After college, Putnam picked up a few bruises as he bumped around Wall Street, working for a half-dozen trading firms and getting fired by two of them. He says Oppenheimer & Co. (OPY ) canned him in the mid-1980s because he wasn't producing enough business to suit his bosses. And in 1992, he says, he was on the street again after he and his superiors at Prudential Financial Inc. (PRU ) disagreed on whether he was authorized to execute a big futures trade that he had made for a customer. That's when Putnam decided he had to go into business for himself. So he set up a firm serving day traders called Terra Nova Trading LLC. "I was pretty angry about [getting fired]," he admits. "I'd much rather be in control."

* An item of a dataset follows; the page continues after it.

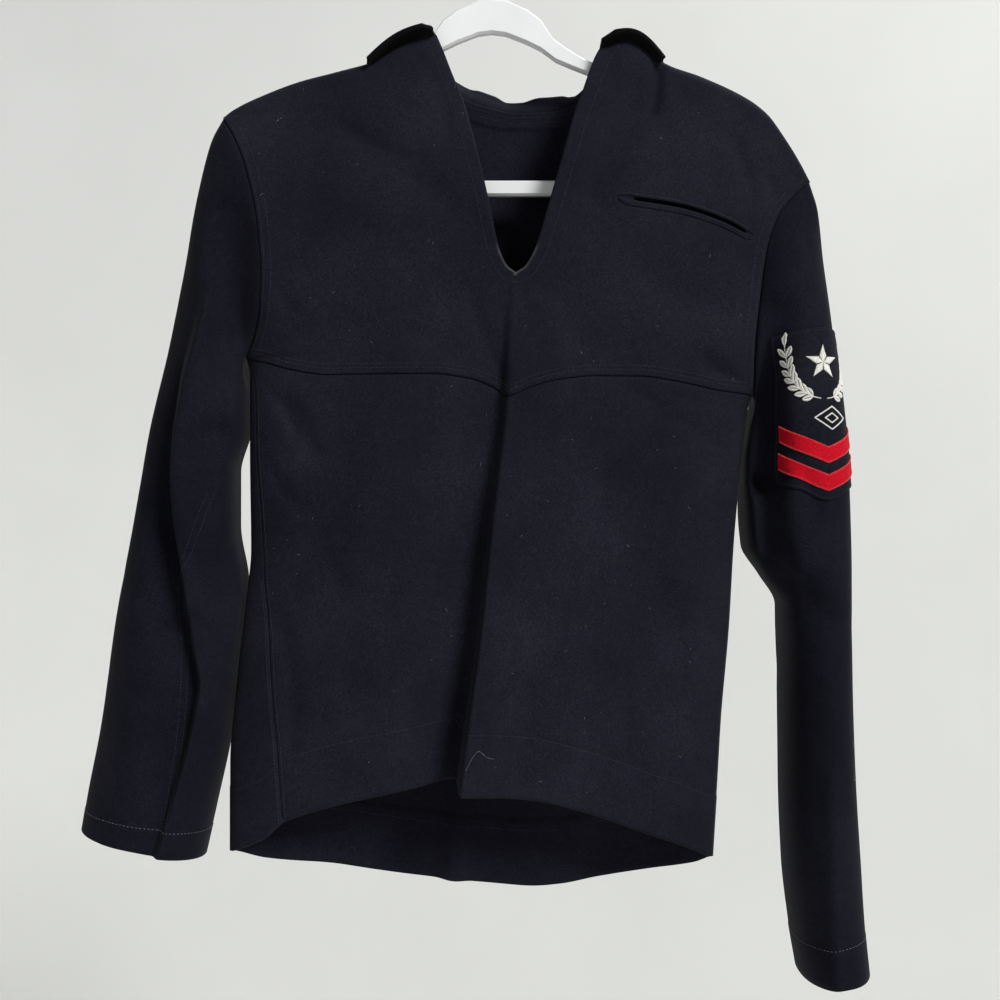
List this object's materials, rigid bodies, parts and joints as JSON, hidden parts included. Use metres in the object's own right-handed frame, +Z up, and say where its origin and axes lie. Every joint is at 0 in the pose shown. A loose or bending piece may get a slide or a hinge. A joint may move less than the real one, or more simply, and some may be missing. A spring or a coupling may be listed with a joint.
{
  "type": "sailor jumper on a hanger",
  "caption": "Dark wool sailor jumper with a front yoke, neck slit, square back collar and sleeve badge, hung on a plastic clothes hanger.",
  "frame": {"origin": "the inside of the hanger's hook, at its top, where the rail carries it", "axes": "+Z up, the front faces -Y, and +X runs to the right of someone who faces the front"},
  "size_m": [0.675, 0.1272, 0.9059],
  "materials": {
    "wool": "napped",
    "badge_cloth": "napped",
    "red_felt": "felt",
    "plastic": "satin"
  },
  "bodies": {
    "root": {"front": "wool", "front_yoke": "wool", "back": "wool", "sleeve_left": "wool", "sleeve_right": "wool", "collar": "wool", "pocket_welt": "wool", "badge_ground": "badge_cloth", "chevron_upper": "red_felt", "chevron_lower": "red_felt", "hanger": "plastic"}
  },
  "joints": []
}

While current and former associates call Putnam a fair-minded manager and team player, he has rubbed some the wrong way. Two of his former partners have filed separate suits against Putnam, claiming he froze them out of Archipelago. One, Chicago trader and financial author Lewis J. Borsellino, lambastes Putnam as a "car salesman," although he acknowledges that he's "very intelligent and very shrewd." Putnam is battling the suits and his attorney, Lori E. Iwan, says that she's confident "the truth will prevail." The NASD, the securities industry's regulatory organization, once fined Putnam $10,000 after he consented -- without admitting or denying blame -- to a finding that he failed to supervise staffers at his firm in 1998 who posted "exaggerated" claims about securities on a Web site that was used by day traders.

Putnam relishes his renegade role. He could retire and hunt all the deer he wanted by selling Archipelago today. The 1.2 million shares he owns are worth $19.8 million, not counting options. But with the industry reshaping itself as electronic trading booms, he likes being at the center of the action. "He's a young, passionate guy," says Celent Communications analyst Jodi Burns. "He's in this fight to stay." Indeed, Putnam promises, "we're going to win." He's hardly humble, but his targets are hardly small, either.